# Stated problem:
Output the lines below exactly, please, from the first line until the line with "runner_h = 2109; // [2095:1:2120]", counting both.

# Dataset extract:
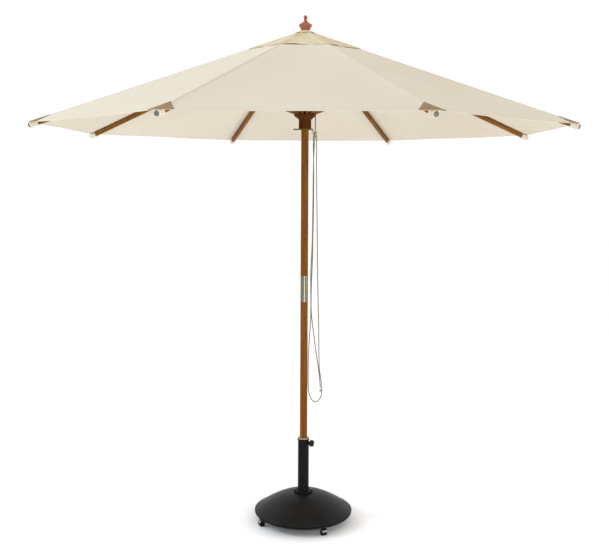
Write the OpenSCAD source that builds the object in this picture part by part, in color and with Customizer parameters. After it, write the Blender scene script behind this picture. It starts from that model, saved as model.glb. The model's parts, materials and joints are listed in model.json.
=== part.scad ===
// Octagonal patio umbrella: timber pole in two lengths, eight ribs and struts, cord and pulley lift,
// standing in a weighted dome base on four castors.
// The origin is on the floor under the pole's axis, +Z is up and sizes are in millimetres.

/* [Canopy] */
// Span of the canopy across opposite rib tips
canopy_span = 2700; // [2500:10:2900]
// Slope of the ribs when the umbrella is open, in degrees
rib_slope = 20.3; // [19:0.1:22]
// Height at which the fabric's ridges would meet over the pole
apex_h = 2525; // [2450:5:2600]
// Thickness of the fabric solids
fabric_t = 1.5; // [1:0.1:2]
// Radius of the vent cap to its corners
vent_r = 300; // [260:5:340]

/* [Frame] */
// Width of a rib
rib_w = 18; // [16:1:19]
// Height of a rib
rib_h = 24; // [20:1:26]
// Thickness of one slat of a strut
slat_t = 5; // [4:0.5:5]
// Height of a strut's slats
slat_h = 18; // [16:1:20]
// Radius of the circle on which ribs and struts are hinged
hinge_r = 47; // [46:0.5:48]
// Diameter of the hinge pins
hinge_pin_d = 6; // [5:0.5:6]

/* [Pole] */
// Diameter of the pole
pole_d = 38; // [36:0.5:38]
// Height of the joint between the two lengths of pole
pole_joint_h = 1209; // [1150:1:1250]
// Length of the dowel that plugs into the lower ferrule
dowel_len = 64; // [40:1:64]
// Length of one ferrule sleeve
ferrule_len = 67; // [66:1:80]
// Height of the strut hinges on the runner when open
runner_h = 2109; // [2095:1:2120]

/* [Base] */
// Greatest diameter of the dome
base_d = 505; // [480:5:520]
// Height of the flat on top of the dome
dome_top = 145; // [135:1:155]
// Height of the dome's underside over the floor
dome_bottom = 35; // [34.5:0.5:36]
// Outside diameter of the steel tube
tube_d = 57; // [56:0.5:60]
// Height of the top of the steel tube
tube_top = 427; // [400:1:450]
// Depth to which the pole stands in the tube
pole_depth = 275; // [200:1:275]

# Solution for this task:
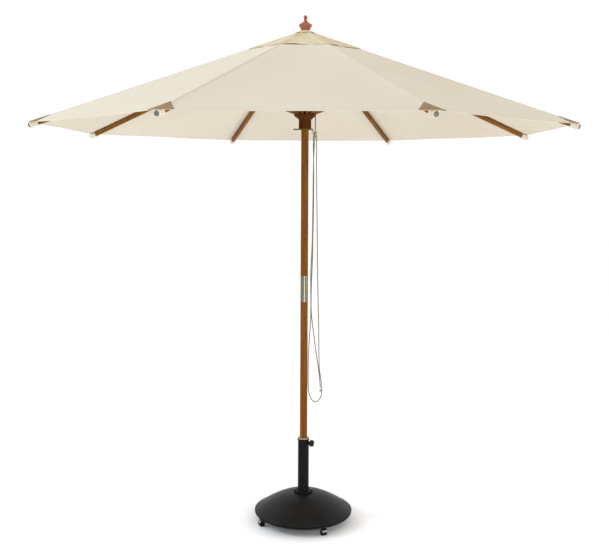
Write the OpenSCAD source that builds the object in this picture part by part, in color and with Customizer parameters. After it, write the Blender scene script behind this picture. It starts from that model, saved as model.glb. The model's parts, materials and joints are listed in model.json.
=== part.scad ===
// Octagonal patio umbrella: timber pole in two lengths, eight ribs and struts, cord and pulley lift,
// standing in a weighted dome base on four castors.
// The origin is on the floor under the pole's axis, +Z is up and sizes are in millimetres.

/* [Canopy] */
// Span of the canopy across opposite rib tips
canopy_span = 2700; // [2500:10:2900]
// Slope of the ribs when the umbrella is open, in degrees
rib_slope = 20.3; // [19:0.1:22]
// Height at which the fabric's ridges would meet over the pole
apex_h = 2525; // [2450:5:2600]
// Thickness of the fabric solids
fabric_t = 1.5; // [1:0.1:2]
// Radius of the vent cap to its corners
vent_r = 300; // [260:5:340]

/* [Frame] */
// Width of a rib
rib_w = 18; // [16:1:19]
// Height of a rib
rib_h = 24; // [20:1:26]
// Thickness of one slat of a strut
slat_t = 5; // [4:0.5:5]
// Height of a strut's slats
slat_h = 18; // [16:1:20]
// Radius of the circle on which ribs and struts are hinged
hinge_r = 47; // [46:0.5:48]
// Diameter of the hinge pins
hinge_pin_d = 6; // [5:0.5:6]

/* [Pole] */
// Diameter of the pole
pole_d = 38; // [36:0.5:38]
// Height of the joint between the two lengths of pole
pole_joint_h = 1209; // [1150:1:1250]
// Length of the dowel that plugs into the lower ferrule
dowel_len = 64; // [40:1:64]
// Length of one ferrule sleeve
ferrule_len = 67; // [66:1:80]
// Height of the strut hinges on the runner when open
runner_h = 2109; // [2095:1:2120]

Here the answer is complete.